### GOAL
Reproduce each line that includes the word "materials".

### SUPPLIED DATA
────────────────
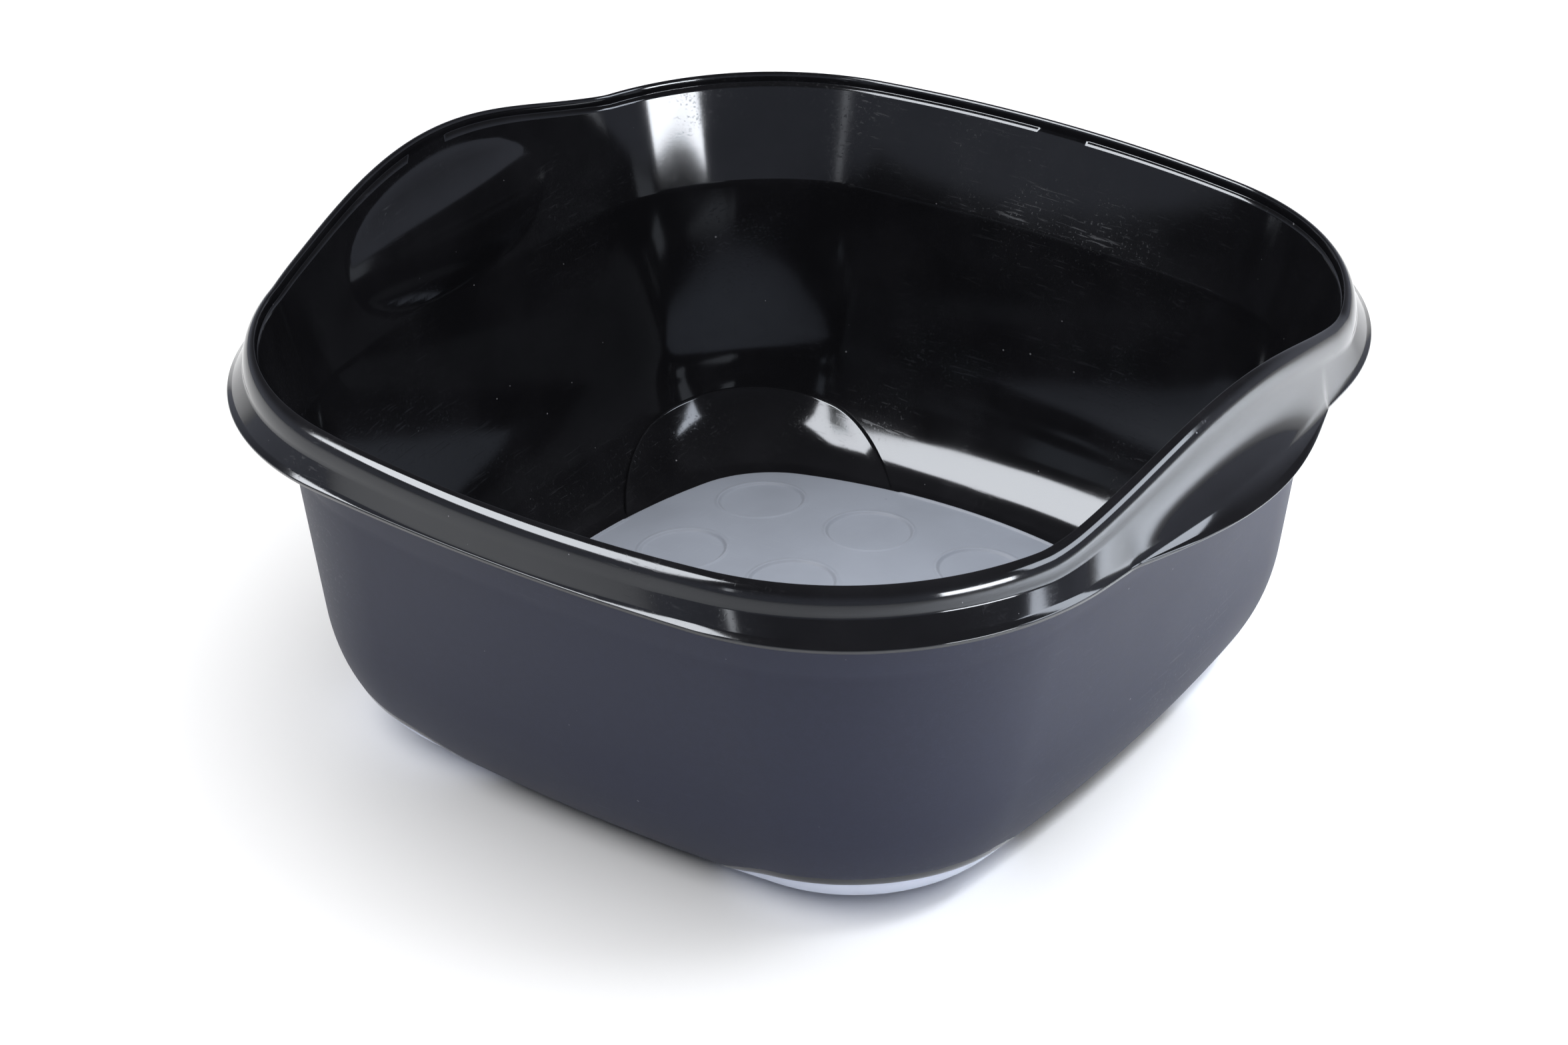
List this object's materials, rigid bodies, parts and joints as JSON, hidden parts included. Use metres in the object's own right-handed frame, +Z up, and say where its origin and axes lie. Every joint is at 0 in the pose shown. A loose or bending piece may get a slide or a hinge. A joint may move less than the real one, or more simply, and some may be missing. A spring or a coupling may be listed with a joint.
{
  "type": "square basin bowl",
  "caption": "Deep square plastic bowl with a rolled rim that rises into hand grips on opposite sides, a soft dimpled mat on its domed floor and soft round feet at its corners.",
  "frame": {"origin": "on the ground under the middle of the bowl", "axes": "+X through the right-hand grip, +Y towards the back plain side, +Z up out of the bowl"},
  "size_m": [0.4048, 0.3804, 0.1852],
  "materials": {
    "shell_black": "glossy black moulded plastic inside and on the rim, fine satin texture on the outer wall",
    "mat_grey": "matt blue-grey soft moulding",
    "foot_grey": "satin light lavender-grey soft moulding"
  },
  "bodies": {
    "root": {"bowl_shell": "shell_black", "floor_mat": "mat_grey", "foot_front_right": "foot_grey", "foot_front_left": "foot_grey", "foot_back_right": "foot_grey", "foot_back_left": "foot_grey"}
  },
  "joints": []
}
────────────────
### RESULT OF THIS EXERCISE
List this object's materials, rigid bodies, parts and joints as JSON, hidden parts included. Use metres in the object's own right-handed frame, +Z up, and say where its origin and axes lie. Every joint is at 0 in the pose shown. A loose or bending piece may get a slide or a hinge. A joint may move less than the real one, or more simply, and some may be missing. A spring or a coupling may be listed with a joint.
  "materials": {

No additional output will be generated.